The cultured meat was approved as an ingredient in “chicken bites” by the Singapore Food Agency (SFA) on November 26, but was announced only on December 2, according to the company.

The approval for commercial use will bring about a cleaner, healthier and more sustainable food system in society, Tetrick said.

Founded in 2011, Eat Just started off with a mung bean-based egg substitute under the brand Just Egg that comes in bottles and looks like beaten fresh eggs. The unicorn, which counts Singapore’s Temasek Holdings and Li’s private investment unit Horizons Ventures among its investors, also makes a mayonnaise substitute, and sells its products in US stores including Walmart, Kroger and Whole Foods.

Cultivated chicken is set to become a new business line for the company. Tetrick said the company is currently utilising 1,000 litres of bio reactors, which can create kilos of chicken in a production run, and will jump to 100,000 litres in five years.

Eat Just is also working on other types of meat, including beef. The company’s lab-grown beef uses cells from California pasture-raised cattle and Wagyu from the Toriyama farm in Japan.

The company aims to launch its beef products in Singapore next year, subject to regulatory approval, Tetrick said.

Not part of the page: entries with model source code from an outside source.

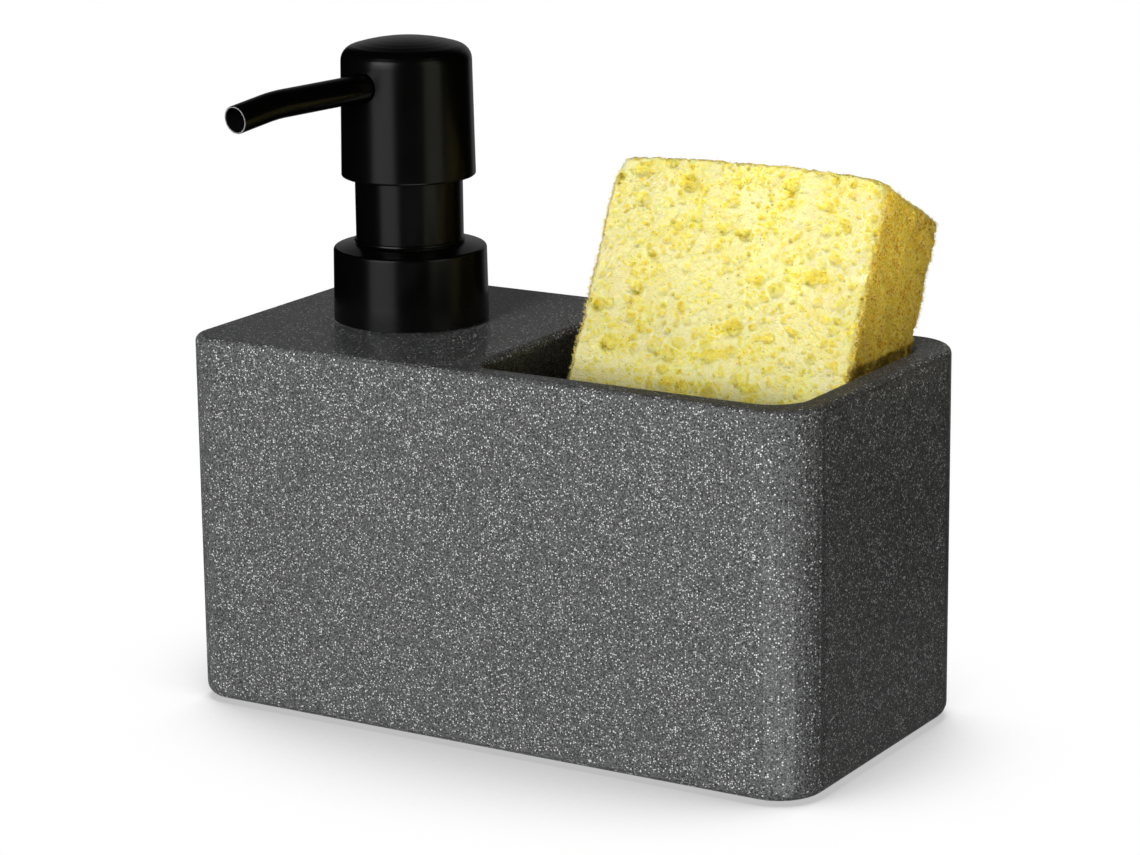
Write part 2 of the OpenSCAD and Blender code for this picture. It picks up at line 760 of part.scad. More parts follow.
// Bent tube with its bore
module spout_pipe(r_out, r_in, back) {
    path = spout_path(back);
    last = len(path) - 1;
    loft(concat(
        [for (p = path) tube_ring(p, r_out)],
        [for (i = [last:-1:0]) tube_ring(path[i], r_in)]), closed = true);
}

module spout_tube() {
    color([0.07, 0.07, 0.07])
        at_spout()
            spout_pipe(spout_r, spout_r - spout_t, 0);
}

module spout_liner() {
    color([0.1, 0.1, 0.1])
        at_spout()
            spout_pipe(liner_r, liner_r - liner_t, liner_back);
}

// Section of the sponge across its width at x, a share s of half the width from
// its middle: a rounded outline of thickness and length, drawn in by g all round
function sponge_section(s, g, x) =
    let (y = sponge_t / 2 - sponge_swell * s * s - sponge_r,
        top = sponge_len - sponge_crown * s * s - sponge_r)
    [for (t = [[1, 1, 0], [-1, 1, 90], [-1, -1, 180], [1, -1, 270]])
        each [for (i = [0:sponge_corner_steps])
            let (a = t[2] + 90 * i / sponge_corner_steps)
            [x, t[0] * y + (sponge_r - g) * cos(a),
                (t[1] > 0 ? top : sponge_r) + (sponge_r - g) * sin(a)]]];

// Cellulose sponge: a block with soft edges, whose broad faces and top end swell
// a little in the middle of its width
module sponge() {
    half = sponge_w / 2;
    straight = half - sponge_r;
    rings = concat(
        [for (i = [0:sponge_corner_steps - 1]) let (a = 90 * i / sponge_corner_steps)
            sponge_section(1, sponge_r * (1 - sin(a)), -half + sponge_r * (1 - cos(a)))],
        [for (i = [0:sponge_rows]) let (s = 2 * i / sponge_rows - 1)
            sponge_section(s, 0, s * straight)],
        [for (i = [sponge_corner_steps - 1:-1:0]) let (a = 90 * i / sponge_corner_steps)
            sponge_section(1, sponge_r * (1 - sin(a)), half - sponge_r * (1 - cos(a)))]);
    drop = sponge_core_t * sin(lean);
    color([0.93, 0.85, 0.35])
        translate([sponge_x, sponge_front_y, sponge_foot_z + drop])
            rotate([-lean, 0, 0])
                translate([0, sponge_t / 2 - sponge_r, -sponge_r])
                    loft(rings);
}

caddy_body();
base_plate();
base_pad();
neck_insert();
collar_shell();
screw_cap();
neck_gasket();
pump_cylinder();
stem_guide();
guide_sleeve();
return_spring();
dip_tube();
inlet_ball();
piston();
spring_seat();
stem();
actuator_core();
head_shell();
spout_tube();
spout_liner();
sponge();
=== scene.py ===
import math

import bpy
import numpy as np
from mathutils import Matrix, Vector


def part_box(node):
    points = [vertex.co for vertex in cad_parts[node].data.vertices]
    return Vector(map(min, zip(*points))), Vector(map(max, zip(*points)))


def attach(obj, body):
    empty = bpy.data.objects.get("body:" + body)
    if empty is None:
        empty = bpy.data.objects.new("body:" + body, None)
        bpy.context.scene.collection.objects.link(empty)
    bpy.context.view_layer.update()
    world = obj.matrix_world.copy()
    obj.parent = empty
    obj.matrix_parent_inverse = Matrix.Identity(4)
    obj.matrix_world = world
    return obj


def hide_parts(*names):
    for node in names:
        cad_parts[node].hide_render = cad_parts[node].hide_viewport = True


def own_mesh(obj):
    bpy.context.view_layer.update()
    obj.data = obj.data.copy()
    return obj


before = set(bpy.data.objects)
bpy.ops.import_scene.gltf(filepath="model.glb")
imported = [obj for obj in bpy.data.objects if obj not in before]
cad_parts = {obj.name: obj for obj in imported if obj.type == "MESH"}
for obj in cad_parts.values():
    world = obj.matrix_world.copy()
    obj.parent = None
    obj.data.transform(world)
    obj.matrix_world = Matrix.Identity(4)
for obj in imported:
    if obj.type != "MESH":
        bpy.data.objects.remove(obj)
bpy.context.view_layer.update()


# Viewpoint: the caddy is looked at from its front right, a little from above,
# through a long lens, so its upright edges stay almost parallel.
VIEW_TURN, VIEW_RISE, VIEW_ROLL = np.radians((31.243, 14.351, -0.651))
VIEW_PLACE = (0.44152, -0.72922, 0.28644)
LENS, SENSOR, FARTHEST = 118.0, 36.0, 20


def view_axes(turn, rise, roll):
    """Right, up and backward directions of a camera that stands at a turn round the
    upright axis and a rise above the floor, and then rolls about its own line of sight."""
    back = np.array([math.sin(turn) * math.cos(rise), -math.cos(turn) * math.cos(rise), math.sin(rise)])
    right = np.array([math.cos(turn), math.sin(turn), 0])
    up = np.cross(back, right)
    return (right * math.cos(roll) + up * math.sin(roll), up * math.cos(roll) - right * math.sin(roll), back)


def put(name, data):
    """Links a new object with this data into the scene."""
    made = bpy.data.objects.new(name, data)
    bpy.context.scene.collection.objects.link(made)
    return made


eye = put("eye", bpy.data.cameras.new("eye"))
eye.data.lens, eye.data.sensor_width, eye.data.clip_end = LENS, SENSOR, FARTHEST
axes = np.transpose(view_axes(VIEW_TURN, VIEW_RISE, VIEW_ROLL))
eye.matrix_world = Matrix([(*row, place) for row, place in zip(axes, VIEW_PLACE)] + [(0, 0, 0, 1)])
bpy.context.scene.camera = eye


# Studio: a white sheet under and behind the caddy, a soft box in front of it, low ones
# at its right and its back, two narrow beams on the sponge, and three panels that only
# the gloss shows.
def plug(tree, node, sockets):
    """Gives a node's input sockets, by name or number, either a value or a link from
    another node's output."""
    for key, value in sockets.items():
        if isinstance(value, bpy.types.NodeSocket):
            tree.links.new(value, node.inputs[key])
        else:
            node.inputs[key].default_value = value


def add(tree, kind, sockets=None, **settings):
    """Adds a shader node of this kind to a tree, with its settings and its sockets."""
    made = tree.nodes.new("ShaderNode" + kind)
    for key, value in settings.items():
        setattr(made, key, value)
    plug(tree, made, sockets or {})
    return made


def maths(tree, operation, *terms):
    """One Math node, whose terms are values or output sockets. Its result isn't clamped."""
    return add(tree, "Math", dict(enumerate(terms)), operation=operation).outputs[0]


def plus(tree, first, *others):
    """Sum of values or output sockets, added from left to right."""
    for other in others:
        first = maths(tree, "ADD", first, other)
    return first


def minus(tree, first, second):
    """The first value or output socket less the second."""
    return maths(tree, "SUBTRACT", first, second)


def times(tree, first, second):
    """Product of two values or output sockets."""
    return maths(tree, "MULTIPLY", first, second)


def vector(tree, operation, *terms):
    """One Vector Math node. A length and a dot product come out as a value, and the rest
    as a vector."""
    made = add(tree, "VectorMath", dict(enumerate(terms)), operation=operation)
    return made.outputs["Value" if operation in ("LENGTH", "DOT_PRODUCT") else "Vector"]


def spread(tree, value, low, high, to_low=0.0, to_high=1.0):
    """Maps a value from low..high to to_low..to_high with a smooth start and end."""
    return add(tree, "MapRange", {"Value": value, "From Min": low, "From Max": high, "To Min": to_low,
                                  "To Max": to_high}, interpolation_type="SMOOTHSTEP").outputs["Result"]


def ray_kinds(tree):
    """Light Path's outputs, and a value that is 1 for what the camera sees, either at once
    or through a see-through piece."""
    rays = add(tree, "LightPath").outputs
    return rays, maths(tree, "MAXIMUM", rays["Is Camera Ray"], rays["Is Transmission Ray"])


AMBIENT = 0.04
SHEET_WAY = (-0.342, 0.940)
SHEET_EDGE, SHEET_RISE = (0.87, 0.96), (0.15, 0.7)
SHEET_SIDE_GLOW, SHEET_LOW_GLOW, SHEET_HIGH_GLOW = 0.01, 0.2, 0.004

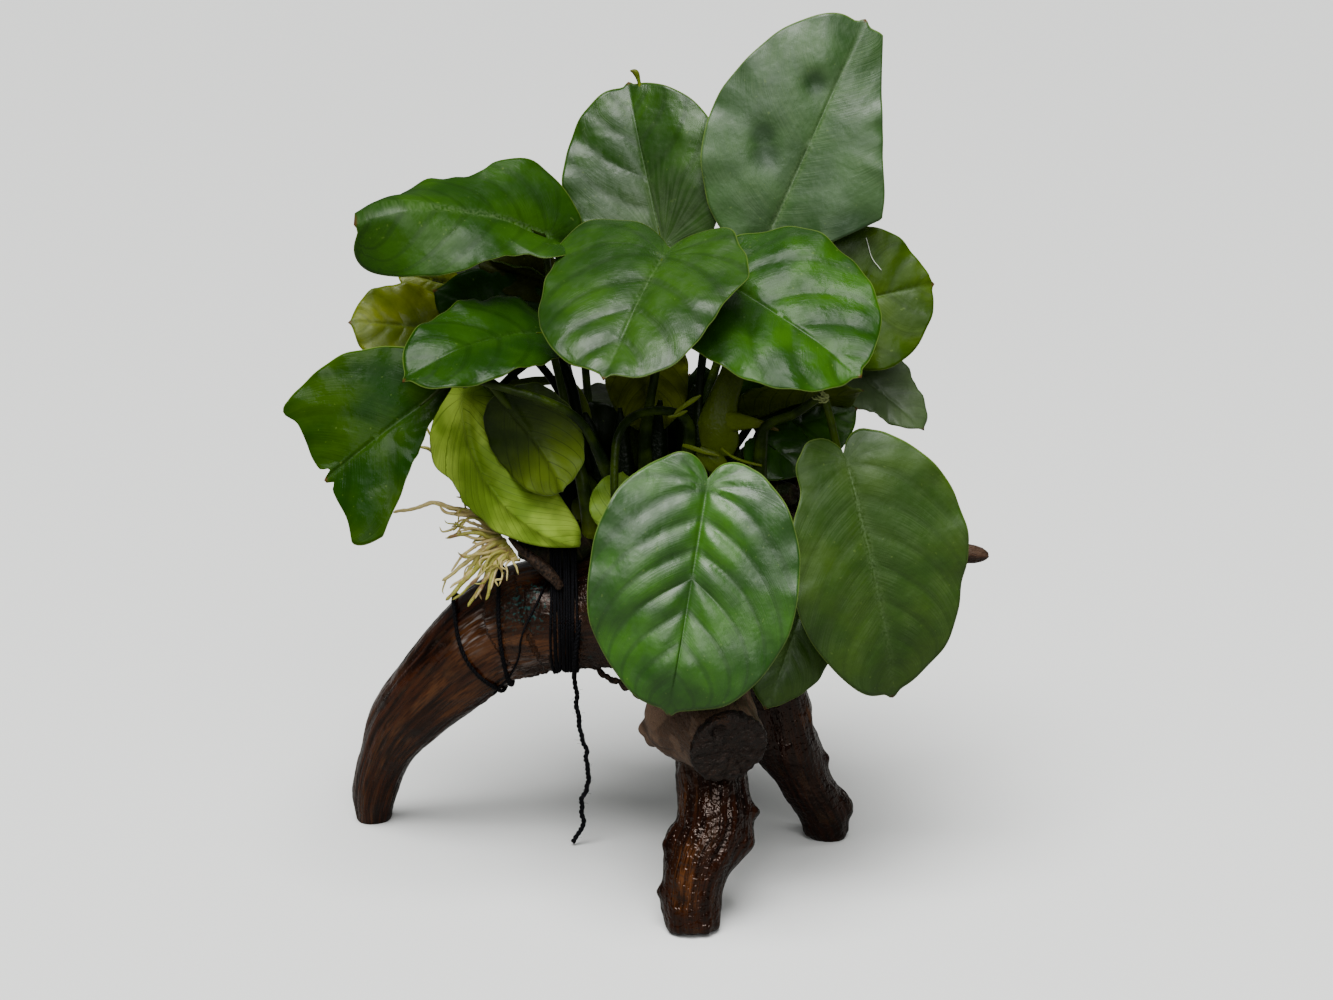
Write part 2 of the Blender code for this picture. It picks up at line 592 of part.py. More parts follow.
def sections_near(solids, at, width):
    """The outlines, in Y and Z of the plan, of all the solids within half a width of an X."""
    found = []
    graph = bpy.context.evaluated_depsgraph_get()
    for solid in solids:
        mesh = solid.evaluated_get(graph).to_mesh()
        shape = bmesh.new()
        shape.from_mesh(mesh)
        for x in (at - width / 2, at, at + width / 2):
            cut = bmesh.ops.bisect_plane(
                shape, geom=shape.verts[:] + shape.edges[:] + shape.faces[:],
                plane_co=(x - ORIGIN_IN_PLAN.x, 0, 0), plane_no=(1, 0, 0))
            for item in cut["geom_cut"]:
                if isinstance(item, bmesh.types.BMVert):
                    found.append((item.co.y + ORIGIN_IN_PLAN.y, item.co.z + ORIGIN_IN_PLAN.z))
        shape.free()
    return hull_2d(found)


def loop_outline(outline, count, off):
    """So many points at even distances round an outline, pushed out from it by a distance."""
    corners = [Vector((0, y, z)) for y, z in outline]
    path = evened([*corners, corners[0]], count + 1)[:-1]
    pushed = []
    for i, point in enumerate(path):
        ahead = (path[(i + 1) % count] - path[i - 1]).normalized()
        out = Vector((0, ahead.z, -ahead.y))
        pushed.append(point + out * off)
    return pushed


def thread_band(solids, finish):
    """The windings beside each other: a flat ring round the wood and the rhizome."""
    outline = sections_near(solids, BAND_AT, BAND_WIDTH)
    inner = loop_outline(outline, BAND_POINTS, WIND_GAP)
    outer = loop_outline(outline, BAND_POINTS, WIND_GAP + BAND_THICKNESS)
    points = []
    for side in (-BAND_WIDTH / 2, BAND_WIDTH / 2):
        for ring in (inner, outer):
            points += [p + Vector((BAND_AT + side, 0, 0)) for p in ring]
    n = BAND_POINTS
    faces = []
    for i in range(n):
        j = (i + 1) % n
        faces.append((i, j, n + j, n + i))
        faces.append((2 * n + i, 3 * n + i, 3 * n + j, 2 * n + j))
        faces.append((i, 2 * n + i, 2 * n + j, j))
        faces.append((n + i, n + j, 3 * n + j, 3 * n + i))
    return new_object("thread_band", points, faces, finish)


# Two single turns of the thread go round the left arm. Each lies in a plane that holds the viewer's
# line of sight; the plane is given by where it crosses the top and the underside of the arm.
LOOPS = {
    "thread_loop_a": ((-0.0556, 0.0675), (-0.0447, 0.0462)),
    "thread_loop_b": ((-0.0436, 0.0748), (-0.0414, 0.0475)),
}
LOOP_POINTS = 20
LOOP_SIDES = 5


def closed_tube(name, path, radius, finish):
    """A ring: a tube whose end meets its start."""
    count = len(path)
    middle = sum(path, Vector()) / count
    points, faces = [], []
    for i, point in enumerate(path):
        ahead = (path[(i + 1) % count] - path[i - 1]).normalized()
        out = (point - middle).normalized()
        out = (out - ahead * out.dot(ahead)).normalized()
        side = ahead.cross(out)
        for k in range(LOOP_SIDES):
            angle = 2 * pi * k / LOOP_SIDES
            points.append(point + (out * cos(angle) + side * sin(angle)) * radius)
            a, b = i * LOOP_SIDES + k, i * LOOP_SIDES + (k + 1) % LOOP_SIDES
            ahead_of = LOOP_SIDES if i < count - 1 else LOOP_SIDES - count * LOOP_SIDES
            faces.append((a, b, b + ahead_of, a + ahead_of))
    return new_object(name, points, faces, finish)


def thread_loops(arm, finish):
    """Closed rings of thread that follow the arm's own section, a gap off its bark."""
    graph = bpy.context.evaluated_depsgraph_get()
    mesh = arm.evaluated_get(graph).to_mesh()
    for name, (top, low) in LOOPS.items():
        above, below = Vector((top[0], 0.0, top[1])), Vector((low[0], 0.0, low[1]))
        down = (below - above).normalized()
        across = Vector((0, 1, 0))
        shape = bmesh.new()
        shape.from_mesh(mesh)
        cut = bmesh.ops.bisect_plane(
            shape, geom=shape.verts[:] + shape.edges[:] + shape.faces[:],
            plane_co=above - ORIGIN_IN_PLAN, plane_no=down.cross(across))
        found = []
        for item in cut["geom_cut"]:
            if isinstance(item, bmesh.types.BMVert):
                spot = item.co + ORIGIN_IN_PLAN - above
                found.append((spot.dot(across), -spot.dot(down)))
        shape.free()
        ring = loop_outline(hull_2d(found), LOOP_POINTS, THREAD + WIND_GAP)
        closed_tube(name, [above + across * p.y - down * p.z for p in ring], THREAD, finish)


# The loose end of the thread hangs from the band to the floor.
TAIL_ROUTE = (
    (-0.0243, -0.0035, 0.0492), (-0.0236, -0.0040, 0.0440), (-0.0228, -0.0040, 0.0380),
    (-0.0222, -0.0035, 0.0330), (-0.0214, -0.0025, 0.0270), (-0.0210, -0.0015, 0.0220),
    (-0.0214, -0.0005, 0.0175), (-0.0228, 0.0000, 0.0130), (-0.0226, 0.0005, 0.0085),
    (-0.0232, 0.0010, 0.0045), (-0.0254, 0.0012, 0.0010),
)
TAIL_POINTS = 16


def thread_tail(finish):
    """The hanging end, as a curve with its true thickness."""
    curve = bpy.data.curves.new("thread_tail", "CURVE")
    curve.dimensions = "3D"
    curve.bevel_depth = THREAD
    curve.bevel_resolution = 2
    curve.use_fill_caps = True
    path = evened(smooth_path([Vector(p) for p in TAIL_ROUTE], 6), TAIL_POINTS)
    spline = curve.splines.new("POLY")
    spline.points.add(len(path) - 1)
    for slot, point in zip(spline.points, path):
        slot.co = (*(point - ORIGIN_IN_PLAN), 1.0)
    curve.materials.append(finish)
    made = bpy.data.objects.new("thread_tail", curve)
    bpy.context.scene.collection.objects.link(made)
    return made


def clear_scene():
    """Removes what Blender's start scene holds."""
    for old in list(bpy.data.objects):
        bpy.data.objects.remove(old)


def main():
    """Builds the whole object."""
    clear_scene()
    wood = material("wet driftwood", (0.045, 0.022, 0.014), 0.30)
    leaf_green = material("leaf green", (0.035, 0.120, 0.022), 0.32)
    stalk_green = material("stalk green", (0.060, 0.110, 0.025), 0.40)
    stem = material("rhizome", (0.080, 0.075, 0.030), 0.55)
    root_skin = material("root skin", (0.52, 0.44, 0.20), 0.50)
    thread = material("black thread", (0.012, 0.012, 0.014), 0.85)
    crown, arm = driftwood(wood)
    creeping_stem = rhizome(stem)
    roots(root_skin)
    thread_band((crown, arm, creeping_stem), thread)
    thread_loops(arm, thread)
    thread_tail(thread)
    for item in LEAVES:
        blade(item, leaf_green)
        stalk(item, stalk_green)


main()
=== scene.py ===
"""Looks of a creeping water plant with heart-shaped leaves, tied to wet driftwood on three legs.

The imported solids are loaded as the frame. Places are given in the plan that the solids were laid
out in, whose origin lies on the floor under the fork of the wood. The viewer stands at -Y. Tables
of places are in tenths of a millimetre, and all other lengths are in metres.
"""

from collections import namedtuple
from math import cos, pi, radians, sin

import bpy
import numpy as np
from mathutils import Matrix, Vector, noise


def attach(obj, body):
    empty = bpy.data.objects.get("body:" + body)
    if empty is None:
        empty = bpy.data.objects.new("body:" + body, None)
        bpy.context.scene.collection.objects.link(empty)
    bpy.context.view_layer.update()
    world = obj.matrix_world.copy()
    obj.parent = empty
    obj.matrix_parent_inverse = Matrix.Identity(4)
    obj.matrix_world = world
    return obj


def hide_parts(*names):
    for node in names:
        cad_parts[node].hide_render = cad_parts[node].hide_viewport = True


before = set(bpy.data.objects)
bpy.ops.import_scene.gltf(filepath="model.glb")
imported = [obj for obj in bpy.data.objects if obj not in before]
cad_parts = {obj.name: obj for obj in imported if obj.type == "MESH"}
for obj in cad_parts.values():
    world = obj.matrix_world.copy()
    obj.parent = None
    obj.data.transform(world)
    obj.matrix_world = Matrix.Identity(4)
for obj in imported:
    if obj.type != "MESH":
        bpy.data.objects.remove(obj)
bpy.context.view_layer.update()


# The camera stands a little above the plant and looks slightly down at it, from as far away as the
# converging lines of the wood and the floor tell.
ORIGIN_IN_PLAN = np.array((-0.0026, 0.0006, 0.0))
VIEW_MIDDLE = np.array((0.0, 0.0, 0.0967))
VIEW_DISTANCE = 0.600
VIEW_ELEVATION = radians(14)
FRAME_WIDTH_PX = 1333
FOCAL_LENGTH_PX = 2308
SENSOR_WIDTH_MM = 36.0

lens = bpy.data.cameras.new("camera")
lens.sensor_width = SENSOR_WIDTH_MM
lens.lens = SENSOR_WIDTH_MM * FOCAL_LENGTH_PX / FRAME_WIDTH_PX
lens.clip_start = 0.01
camera = bpy.data.objects.new("camera", lens)
away = np.array((0.0, -cos(VIEW_ELEVATION), sin(VIEW_ELEVATION))) * VIEW_DISTANCE
camera.location = VIEW_MIDDLE - ORIGIN_IN_PLAN + away
camera.rotation_euler = (pi / 2 - VIEW_ELEVATION, 0.0, 0.0)
bpy.context.scene.collection.objects.link(camera)
bpy.context.scene.camera = camera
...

Eventually he hopes the scale up of production will make the products cheaper than conventional chickens and beef.

The company said its cultured chicken products have undergone an extensive and thorough assessment by the regulatory authorities in Singapore, which included evaluation of cultured chicken safety packages by a panel of scientific experts.

“We definitely hope that Singapore is not the only one, and it will spur other countries to follow,” said Tetrick. “We will take what we’ve learned to the United States and elsewhere.”

Eat Just, valued at US$1.2 billion, is aiming to achieve operating profitability before the end of next year.

“Shortly after that, we will strongly consider going public,” said Tetrick, adding that the listing venue has not been decided.